Getting your sensorimotor running

The
sensorimotor stage
is the first stage of cognitive development, and it lasts from birth to 2 years of age. During the sensorimotor stage, the problem- solving abilities of an infant grow beyond simple reflexes. Infants extend reflexive behaviors to novel objects in their environment. An infant may suck on a little toy in addition to his mother’s nipple or the nipple of a bottle. It can take some babies a few tries to get used to sucking on a pacifier until he is able apply his natural-sucking knowledge and ability to other objects.

Almost accidentally, babies discover that they can have a physical effect on the objects in the world. They gradually build on these accidental discoveries and develop intentional and coordinated responses on a simple scale.
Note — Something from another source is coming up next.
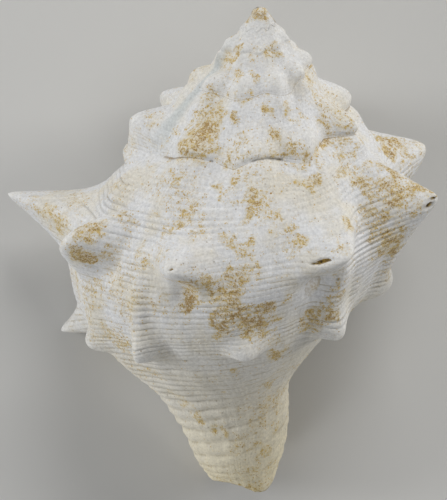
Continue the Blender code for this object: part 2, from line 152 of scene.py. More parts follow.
# The sutures wave: how far each one rises along the wall of the whorl above it
SUTURE_TURNS = [
    -3.42, -3.38, -3.34, -3.3, -3.26, -3.22, -3.17,
    -2.48, -2.45, -2.435, -2.42, -2.4, -2.375, -2.35, -2.325, -2.3, -2.275, -2.25, -2.225, -2.2, -2.175,
    -2.13,
    -1.53, -1.5, -1.47, -1.45, -1.43, -1.41, -1.39, -1.37, -1.35, -1.33, -1.31, -1.29, -1.27, -1.25, -1.23,
    -1.21, -1.19, -1.15, -1.12, -1.09, -1.06,
]
SUTURE_RISES = [
    0, -0.2, 0.2, -0.3, 0.1, 0.3, 0,
    0, 0.2, -0.3, -1.1, -1.2, -1, -0.5, 0, -0.3, -0.7, -0.9, -0.6, -0.2, 0, 0,
    0, 0.3, 0.6, 0.7, 0.4, 0, -0.9, -0.4, 0.3, 1, 1.3, 0.8, 0.1, 0.6, 1.2,
    1.5, 1.4, 0.9, 0.6, 0.3, 0,
]

# The whorls of the spire are worn to a plain cone
CONE_PROFILE = [(0.545, -0.8), (0.665, -0.945), (0.79, -1.105), (0.91, -1.28), (0.981, -1.44)]
CONE_TURNS = (-1.35, -1.02)
APEX_LIFT = 1.1
APEX_LIFT_RADIUS = 10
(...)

Eventually, babies progress to a type of experimentation or trial-and-error learning in which they do things to the objects around them just to see what kind of impact they can have on these objects.

The ability to imitate people also develops during the sensorimotor stage. Babies often smile when you smile at them. One of the most common forms of imitation is cooing. When an infant develops the ability to imitate, she often coos back at people who coo at her. That’s so cute!

A final key development in this stage is the development of a skill called
object permanence.
If you hide something from a baby who has not yet developed object permanence, he forgets about it. But, when babies achieve object permanence, they remember that the object is still around even if it’s not in plain sight — they try to look for the object when you conceal it. So, if you’re going to hide things from your children, do it before object permanence develops.